Именно в этой ситуации Огюст Конт потребовал, чтобы исторические факты использовались в качестве сырья для чего-то более важного и воистину более интересного, чем они сами. Каждая естественная наука, утверждали позитивисты, начинает с открытия фактов, но затем она переходит к обнаружению причинных связей между ними. Приняв этот тезис, Конт предложил создать новую науку, социологию, которая должна начаться с открытия фактов о жизни человека (решение этой задачи он отводил историкам), а затем перейти к поиску причинных связей между этими фактами. Социолог тем самым установился своего рода сверхисториком, поднимавшим историю до ранга науки, осмысливая научно те же самые факты, о которых историк мыслит только эмпирически.

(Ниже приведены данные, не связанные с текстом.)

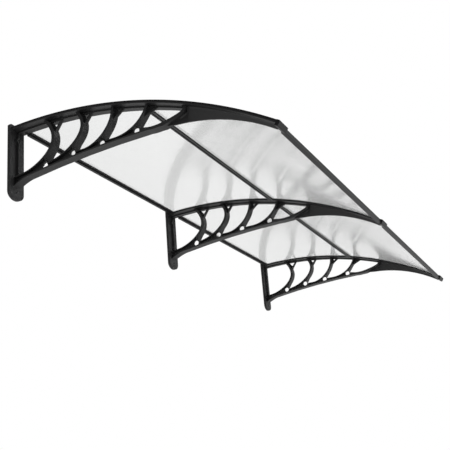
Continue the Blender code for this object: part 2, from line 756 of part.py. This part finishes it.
def build():
    """Model every piece of the canopy."""
    moulded = principled("black moulded plastic", (0.022, 0.022, 0.022), 0.45)
    strip_black = principled("black strip plastic", (0.015, 0.015, 0.015), 0.4)
    clear = principled("polycarbonate", (0.86, 0.88, 0.88), 0.05, alpha=0.35)
    aluminium = principled("grey aluminium", (0.08, 0.08, 0.085), 0.4, 0.6)
    steel = principled("screw steel", (0.55, 0.55, 0.55), 0.35, 1.0)
    for side_name, x in BRACKETS.items():
        bracket(side_name, moulded)
        cover_strip(side_name, strip_black)
        tip_cap(side_name, strip_black)
        for number, angle in enumerate(screw_angles(), start=1):
            screw(f"strip_screw_{side_name}_{number}", steel, x, angle)
    for side_name, side in (("left", -1), ("right", 1)):
        sheet(f"sheet_{side_name}", side, clear)
        for name, (outline, cavity) in BARS.items():
            cross_bar(f"{name}_{side_name}", outline(), cavity(), side, aluminium)


for old in list(bpy.data.objects):
    bpy.data.objects.remove(old)
CANOPY = bpy.data.objects.new("canopy", None)
bpy.context.scene.collection.objects.link(CANOPY)
CANOPY.location.z = -ORIGIN_HEIGHT
build()
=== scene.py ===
"""Looks of a wall-mounted door canopy with black moulded brackets and clear curved sheets."""
from math import asin, cos, pi, radians, sin

import bmesh
import bpy
from mathutils import Matrix, Quaternion, Vector


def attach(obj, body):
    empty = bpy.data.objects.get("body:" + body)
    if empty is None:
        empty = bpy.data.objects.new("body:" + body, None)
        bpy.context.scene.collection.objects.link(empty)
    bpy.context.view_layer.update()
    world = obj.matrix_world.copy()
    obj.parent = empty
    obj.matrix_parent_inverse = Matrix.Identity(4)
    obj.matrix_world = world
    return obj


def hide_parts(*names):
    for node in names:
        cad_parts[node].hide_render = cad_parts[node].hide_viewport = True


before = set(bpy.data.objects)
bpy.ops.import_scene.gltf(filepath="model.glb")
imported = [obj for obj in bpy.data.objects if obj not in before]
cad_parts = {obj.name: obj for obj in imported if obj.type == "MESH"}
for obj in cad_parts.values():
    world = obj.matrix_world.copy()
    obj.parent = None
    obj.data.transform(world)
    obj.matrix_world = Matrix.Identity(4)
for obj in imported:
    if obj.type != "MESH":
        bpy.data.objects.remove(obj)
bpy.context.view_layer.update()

# Camera. It stands below the canopy, in front of it and to its left, and leans a few degrees to one side,
# as in the photograph
CAMERA_AIM = Vector((0.0, -0.2482, 0.0253))
CAMERA_AZIMUTH = radians(-65.437)
CAMERA_ELEVATION = radians(-18.904)
CAMERA_DISTANCE = 3.2722
CAMERA_ROLL = radians(-4.656)
CAMERA_LENS = 66.16
CAMERA_SENSOR = 36
CAMERA_FAR_END = 100

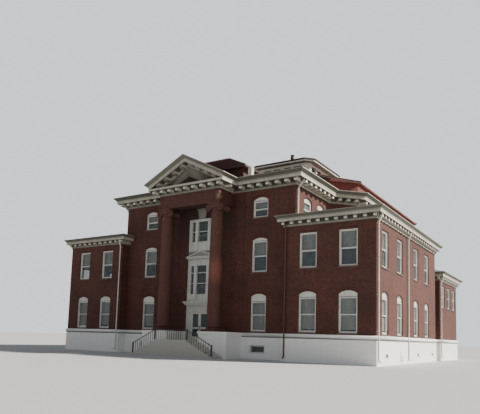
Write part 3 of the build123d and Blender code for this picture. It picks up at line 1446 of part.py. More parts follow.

Эта программа очень напоминала кантианскую и посткантианские программы переинтерпретации массы фактов в рамках грандиозной философии истории. Единственное отличие состояло в том, что эта суперистория, планируемая идеалистами, основывалась на учении о духе как о чем-то особенном и отличающемся от природы; у позитивистов же она должна была основываться на учении о духе, которое не проводило бы никаких фундаментальных различий между ним и природой. Исторический процесс для позитивистов был по существу тождествен природному процессу. Вот почему методы естественных наук могли применяться для понимания истории.
Эта программа на первый взгляд одним небрежным жестом зачеркнула все успехи, которых восемнадцатое столетие с таким трудом добилось в понимании истории. Но на самом деле было не так. Это новое позитивистское отрицание принципиального различия между природой и историей фактически вело не столько к отрицанию концепции истории, выработанной в восемнадцатом столетии, сколько к критике тогдашнего учения о природе. Одним из показателей этого может служить то, что мысль девятнадцатого столетия в целом, как ни была она враждебна гегелевской философии истории, проявляла гораздо более принципиальную враждебность к его философии природы. Гегель, как мы видели, рассматривал различия между высшими и низшими организмами как логические, а не временные и отвергал тем самым идею эволюции. Но следующее его поколение начало видеть прогресс и в жизни природы, обнаруживая в этом плане ее сходство с исторической жизнью. В 1859 г., когда Дарвин опубликовал свое «Происхождение видов», эта теория была уже не нова. В научных кругах учение о природе как о статической системе, где каждый вид был обязан своим происхождением особому акту творения (используя старое выражение), давно уже было вытеснено учением о видах, возникающих с течением времени. Новизна идей Дарвина состояла не в его вере в эволюцию, а в том, что он видел ее причины в процессе, названном им естественным отбором, процессе, родственном искусственному отбору, с помощью которого человек улучшает породы домашних животных. Широкое массовое сознание не совсем ясно понимает это и видит в Дарвине поборника и даже изобретателя самой идеи эволюции. Поэтому в смысле общего влияния на общественную мысль «Происхождение видов» предстает как книга, впервые сообщившая всем, что старая идея природы как статической системы отброшена.
Результатом этого открытия был громадный рост престижа исторической мысли. До сих пор отношение между исторической и научной мыслью, т. е. учением об истории и учением о природе, было антагонистическим. История притязала на изучение предмета, по самой своей сути прогрессивно развивающегося, естественная наука — на изучение статического по своему существу предмета. Вместе с Дарвином эта научная точка зрения капитулирует перед исторической, и обе солидаризируются в подходе к своим предметам как предметам, находящимся в состоянии прогрессивного развития. Термин «эволюция» мог теперь использоваться в качестве родового, охватывающего как исторический прогресс, так и прогресс в природе. Победа идеи эволюции в научных кругах означала, что позитивистское сведение истории к природе было смягчено частичным сведением природы к истории.
Это rapprochement таило в себе и свои опасности. В нем содержалась тенденция включать в естественнонаучные теории вредный постулат, по которому естественная эволюция автоматически обеспечивает прогресс, создавая по своим законам все более и более совершенные формы жизни; оно могло повредить и истории, вводя постулат, что исторический прогресс зависит от так называемых законов природы и что методы естествознания, принявшего новую эволюционную форму, вполне приемлемы для исследования исторических процессов. Такое искажение истории было предотвращено только благодаря тому, что к этому времени исторический метод утвердился гораздо прочнее и стал значительно более определенным, систематичным и полнее осознал себя, чем полстолетия назад.